__Task statement__
In the material below, find how many lines contain the string "numpy". Write only that number.

__Information supplied__
:::::

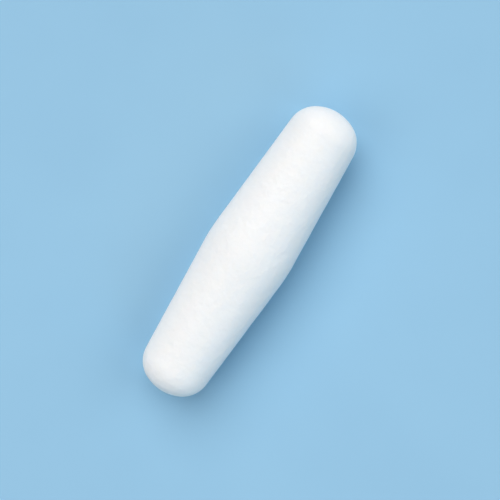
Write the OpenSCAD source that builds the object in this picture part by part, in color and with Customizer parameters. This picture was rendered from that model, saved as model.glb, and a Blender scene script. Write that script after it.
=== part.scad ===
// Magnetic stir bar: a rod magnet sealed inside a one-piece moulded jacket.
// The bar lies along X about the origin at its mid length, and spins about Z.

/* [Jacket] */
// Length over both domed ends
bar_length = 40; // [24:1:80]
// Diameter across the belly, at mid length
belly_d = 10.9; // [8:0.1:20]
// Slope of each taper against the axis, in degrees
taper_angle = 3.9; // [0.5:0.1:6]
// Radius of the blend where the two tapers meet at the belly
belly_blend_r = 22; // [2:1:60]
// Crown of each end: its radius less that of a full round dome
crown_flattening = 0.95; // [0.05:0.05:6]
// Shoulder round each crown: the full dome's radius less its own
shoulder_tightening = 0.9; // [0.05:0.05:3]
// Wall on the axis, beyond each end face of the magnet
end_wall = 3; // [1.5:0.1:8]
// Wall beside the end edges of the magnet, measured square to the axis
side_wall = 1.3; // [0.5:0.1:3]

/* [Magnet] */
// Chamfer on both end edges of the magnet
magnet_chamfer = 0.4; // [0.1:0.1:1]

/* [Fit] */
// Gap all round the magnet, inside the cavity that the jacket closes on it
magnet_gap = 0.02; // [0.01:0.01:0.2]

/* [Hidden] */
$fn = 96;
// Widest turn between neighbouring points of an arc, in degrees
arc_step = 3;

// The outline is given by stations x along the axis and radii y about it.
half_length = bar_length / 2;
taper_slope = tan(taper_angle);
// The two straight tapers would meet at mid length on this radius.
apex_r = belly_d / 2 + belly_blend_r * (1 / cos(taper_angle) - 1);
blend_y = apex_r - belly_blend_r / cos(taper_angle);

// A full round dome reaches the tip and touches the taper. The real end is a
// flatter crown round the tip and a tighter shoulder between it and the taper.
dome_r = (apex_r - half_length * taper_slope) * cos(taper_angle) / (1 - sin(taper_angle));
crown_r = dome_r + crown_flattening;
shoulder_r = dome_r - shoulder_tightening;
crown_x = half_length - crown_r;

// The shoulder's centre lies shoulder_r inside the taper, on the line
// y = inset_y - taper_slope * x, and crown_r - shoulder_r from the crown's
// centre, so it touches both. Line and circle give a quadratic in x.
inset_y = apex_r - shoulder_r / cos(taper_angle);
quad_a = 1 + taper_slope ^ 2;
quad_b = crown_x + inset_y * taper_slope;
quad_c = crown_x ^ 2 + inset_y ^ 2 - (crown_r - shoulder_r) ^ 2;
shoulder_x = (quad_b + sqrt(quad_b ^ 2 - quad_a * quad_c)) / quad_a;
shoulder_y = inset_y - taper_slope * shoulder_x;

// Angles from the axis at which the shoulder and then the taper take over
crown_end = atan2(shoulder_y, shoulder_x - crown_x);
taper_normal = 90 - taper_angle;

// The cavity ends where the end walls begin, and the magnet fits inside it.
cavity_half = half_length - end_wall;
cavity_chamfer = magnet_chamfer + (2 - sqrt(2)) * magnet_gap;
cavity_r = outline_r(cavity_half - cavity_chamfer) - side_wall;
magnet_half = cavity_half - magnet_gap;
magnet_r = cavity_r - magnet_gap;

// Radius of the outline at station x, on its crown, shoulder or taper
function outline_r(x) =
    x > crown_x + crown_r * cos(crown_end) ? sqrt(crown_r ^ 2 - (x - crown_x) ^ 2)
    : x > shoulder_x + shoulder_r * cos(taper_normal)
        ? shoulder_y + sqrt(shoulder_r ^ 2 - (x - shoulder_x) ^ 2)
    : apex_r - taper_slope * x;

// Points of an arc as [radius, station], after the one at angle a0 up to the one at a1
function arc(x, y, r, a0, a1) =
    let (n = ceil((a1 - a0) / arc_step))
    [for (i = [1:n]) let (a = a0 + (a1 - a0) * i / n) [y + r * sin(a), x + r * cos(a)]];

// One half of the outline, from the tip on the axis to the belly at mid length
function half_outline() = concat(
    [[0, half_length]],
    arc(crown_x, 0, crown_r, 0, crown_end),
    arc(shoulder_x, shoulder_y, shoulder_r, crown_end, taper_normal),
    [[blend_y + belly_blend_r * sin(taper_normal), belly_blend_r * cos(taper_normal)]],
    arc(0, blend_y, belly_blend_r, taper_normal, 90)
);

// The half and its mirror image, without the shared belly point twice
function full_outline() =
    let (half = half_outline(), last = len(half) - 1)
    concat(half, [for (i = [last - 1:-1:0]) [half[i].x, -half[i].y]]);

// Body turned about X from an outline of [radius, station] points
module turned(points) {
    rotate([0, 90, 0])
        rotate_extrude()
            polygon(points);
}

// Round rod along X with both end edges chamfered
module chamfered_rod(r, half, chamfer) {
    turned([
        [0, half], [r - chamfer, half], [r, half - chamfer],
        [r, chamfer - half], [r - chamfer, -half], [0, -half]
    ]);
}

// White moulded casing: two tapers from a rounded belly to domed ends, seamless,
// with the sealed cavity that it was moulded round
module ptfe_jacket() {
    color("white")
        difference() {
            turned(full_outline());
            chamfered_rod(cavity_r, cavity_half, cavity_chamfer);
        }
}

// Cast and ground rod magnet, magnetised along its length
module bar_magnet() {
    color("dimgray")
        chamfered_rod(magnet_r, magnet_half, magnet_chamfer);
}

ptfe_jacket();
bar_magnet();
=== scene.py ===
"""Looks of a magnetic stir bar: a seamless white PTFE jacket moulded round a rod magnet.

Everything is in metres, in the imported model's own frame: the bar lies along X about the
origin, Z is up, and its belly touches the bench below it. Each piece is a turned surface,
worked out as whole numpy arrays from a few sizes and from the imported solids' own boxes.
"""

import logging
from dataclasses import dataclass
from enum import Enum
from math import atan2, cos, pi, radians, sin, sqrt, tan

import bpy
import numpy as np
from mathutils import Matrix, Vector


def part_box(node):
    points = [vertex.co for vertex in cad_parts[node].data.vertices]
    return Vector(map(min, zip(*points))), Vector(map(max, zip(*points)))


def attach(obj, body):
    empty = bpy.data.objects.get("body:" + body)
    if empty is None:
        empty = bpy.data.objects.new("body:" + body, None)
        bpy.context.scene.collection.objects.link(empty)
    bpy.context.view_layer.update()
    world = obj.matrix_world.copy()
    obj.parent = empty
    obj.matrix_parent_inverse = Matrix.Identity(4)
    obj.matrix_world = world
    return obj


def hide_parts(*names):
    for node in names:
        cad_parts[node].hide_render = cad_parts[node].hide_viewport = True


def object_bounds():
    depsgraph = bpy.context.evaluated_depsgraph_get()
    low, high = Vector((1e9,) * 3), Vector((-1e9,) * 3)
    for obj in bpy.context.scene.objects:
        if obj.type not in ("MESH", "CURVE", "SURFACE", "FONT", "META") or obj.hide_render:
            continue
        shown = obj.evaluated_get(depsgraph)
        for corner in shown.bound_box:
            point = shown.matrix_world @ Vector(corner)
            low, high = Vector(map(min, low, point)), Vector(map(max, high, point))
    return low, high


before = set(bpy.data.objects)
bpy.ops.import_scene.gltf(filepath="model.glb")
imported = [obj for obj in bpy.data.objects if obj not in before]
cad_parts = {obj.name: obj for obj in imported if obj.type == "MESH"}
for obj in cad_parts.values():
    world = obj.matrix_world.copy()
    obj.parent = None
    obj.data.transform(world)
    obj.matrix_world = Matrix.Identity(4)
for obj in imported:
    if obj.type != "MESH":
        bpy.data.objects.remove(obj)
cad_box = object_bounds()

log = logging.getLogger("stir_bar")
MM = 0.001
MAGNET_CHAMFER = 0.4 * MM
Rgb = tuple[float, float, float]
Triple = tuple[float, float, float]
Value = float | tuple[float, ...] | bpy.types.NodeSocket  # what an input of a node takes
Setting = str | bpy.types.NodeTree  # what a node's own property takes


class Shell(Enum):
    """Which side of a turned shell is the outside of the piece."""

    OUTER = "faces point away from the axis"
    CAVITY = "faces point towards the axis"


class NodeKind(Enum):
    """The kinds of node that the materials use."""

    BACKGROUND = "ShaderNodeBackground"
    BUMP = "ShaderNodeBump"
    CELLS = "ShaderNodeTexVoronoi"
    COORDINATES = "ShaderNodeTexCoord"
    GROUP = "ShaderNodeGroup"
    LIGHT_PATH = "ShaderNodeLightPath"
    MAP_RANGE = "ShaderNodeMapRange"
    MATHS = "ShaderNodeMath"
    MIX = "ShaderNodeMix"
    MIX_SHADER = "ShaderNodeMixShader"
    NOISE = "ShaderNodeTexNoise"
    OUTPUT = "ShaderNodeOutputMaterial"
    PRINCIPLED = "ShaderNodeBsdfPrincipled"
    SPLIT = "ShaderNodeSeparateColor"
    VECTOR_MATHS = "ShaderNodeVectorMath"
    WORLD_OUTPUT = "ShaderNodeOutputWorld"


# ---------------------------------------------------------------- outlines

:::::

__Solved exercise__
2